Rutgers is a team that forces you to play their way. Entering today’s game, they ranked in the Top 25 nationally in Adjusted Defensive Efficiency per Kenpom, and they had the worst shooting numbers (according to eFG%) of any high-major team in the country. The Cable Subscribers have players who are quick, long, athletic, or some combination of those three, but their lack of skill on offense is stark. Their strategy is to make it nasty on both ends of the floor, and they hope to win rock fights.

Michigan’s 62-47 victory was fairly typical for a game against Rutgers. The Wolverines had a very rough start offensively - Rutgers pulled out to an 8-2 lead and held Michigan to just 1-11 shooting from the field to start the game - but a series of threes, the first from Charles Matthews and then two more from Duncan Robinson, gave Michigan the lead. Robinson played his best game in several weeks, hitting four threes total, notching four assists after attacking hard close-outs, doing a good job staying in front of quicker guards on switches, and playing solid defense on Deshawn Freeman in the post. Isaiah Livers had a rough stretch early, missing three shots and fouling twice before the first TV timeout of the game, but Robinson stepped up and provided some scoring punch when Michigan sorely needed it.

Robinson sparked what would eventually become a prolonged 17-2 Michigan run in the middle of the first half - though they were certainly abetted by poor offense from the Cable Subscribers. Rutgers managed to have the same amount of turnovers as made shots - eight - in that first half, despite being a generally turnover-averse team. Part of that turnover avoidance is because they don’t move the ball at all: so many of their made shots came on pull-up twos out of isos or on post-ups. In the end, Rutgers finished with just one assist total on the game.

They were able to claw back and cut the deficit to six at halftime; Eugene Omoruyi ended a field goal drought of almost nine minutes with a basket over Robinson, and then the Cable Subscribers scored five points - Omoruyi put back an airballed layup and Freeman put back an airballed mid-range shot for an and-one. At the half, Michigan was sitting at 0.83 points per possession, and Rutgers was at 0.67 (per UMHoops).

Michigan’s offensive improvement continued into the second half. On the first possession, Matthews scored on a layup coming off a curl screen; Livers saved a missed Moe Wagner three from going out of bounds, which led to a Zavier Simpson three; MAAR assisted Wagner for five points on two consecutive possessions after some nice two-man plays. Rutgers eventually cut the lead back to six after Freeman scored through a double team (he was Rutgers’s best player, notching a double-double despite inefficient shooting).
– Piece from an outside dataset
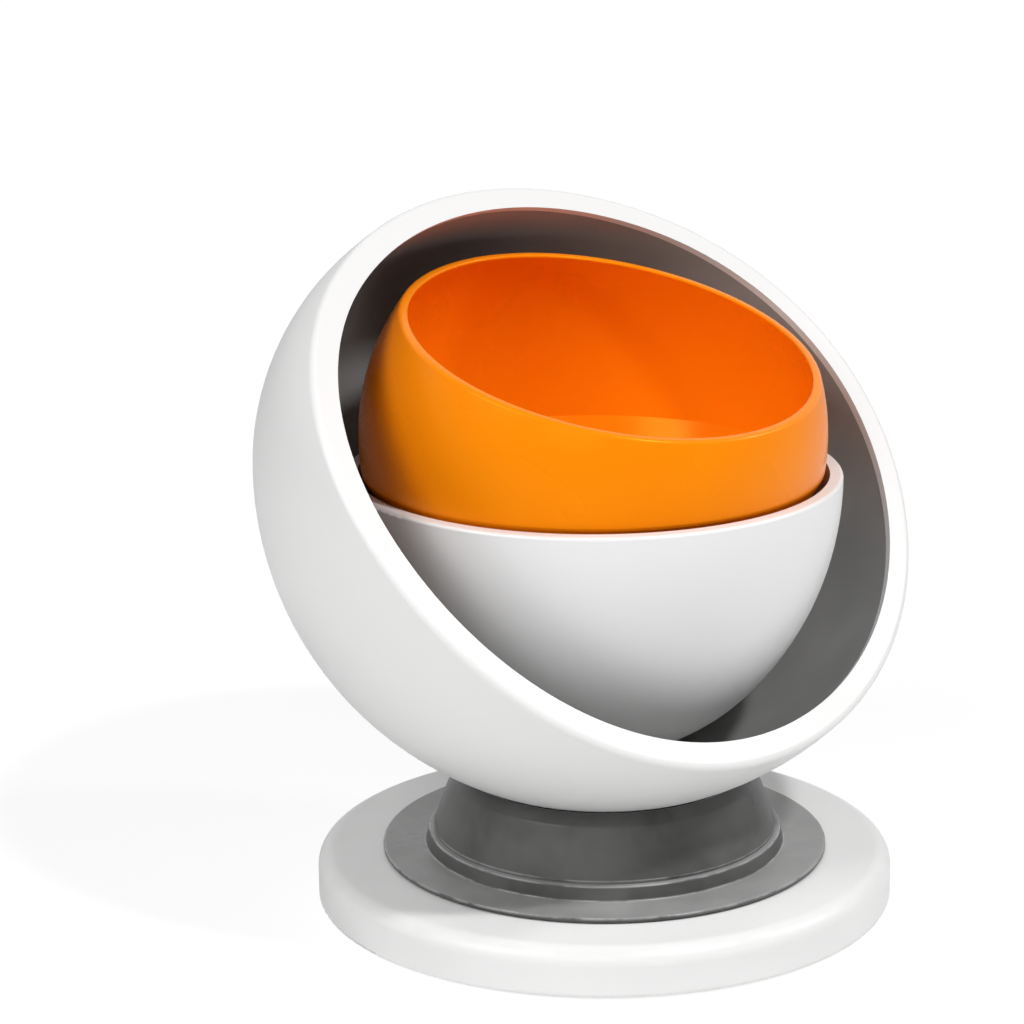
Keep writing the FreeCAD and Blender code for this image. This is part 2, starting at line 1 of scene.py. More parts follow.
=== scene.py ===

Point guard Corey Sanders - the leading scorer for the Cable Subscribers, both on the season and today - had a rough game; his fourth foul came with about ten minutes left in the game while setting an off-ball screen. From there, Robinson canned a corner three, Poole beat Issa Thiam with a lovely inside-out dribble after turning it over to Thiam a few possessions earlier, and Steve Pikiell called a Rutgers timeout after the lead ballooned to 12. Simpson put the game away from there, assisting a Wagner layup and scoring two of his own for Michigan’s next three baskets. It was garbage time after that.

In the end, Michigan barely clawed its way to about one point per possession after their terrible start, and - despite Rutgers’s overall ineptitude offensively - turned in one of the best defensive performances against the Cable Subscribers all season (their second-lowest points per possession number this year). Four Wolverines scored in double figures: Wagner had 16 points, most of which came in the second half, Robinson had 12, and Simpson and Matthews had 10 each. In contrast to their opponents, Michigan shared the ball quite well, and three Wolverines had four assists each (Simpson, Muhammad-Ali Abdur-Rahkman, and Robinson).

Michigan’s stretch of four games in nine days is mercifully over: that they managed to go 3-1 is a positive result, the meltdown at Nebraska notwithstanding. This win moves Michigan into sole possession of fourth in the Big Ten. A huge matchup looms on Thursday in West Lafayette: Purdue may be the best team in the country, and Michigan will be looking for revenge after a heartbreaking one-point loss two weeks ago.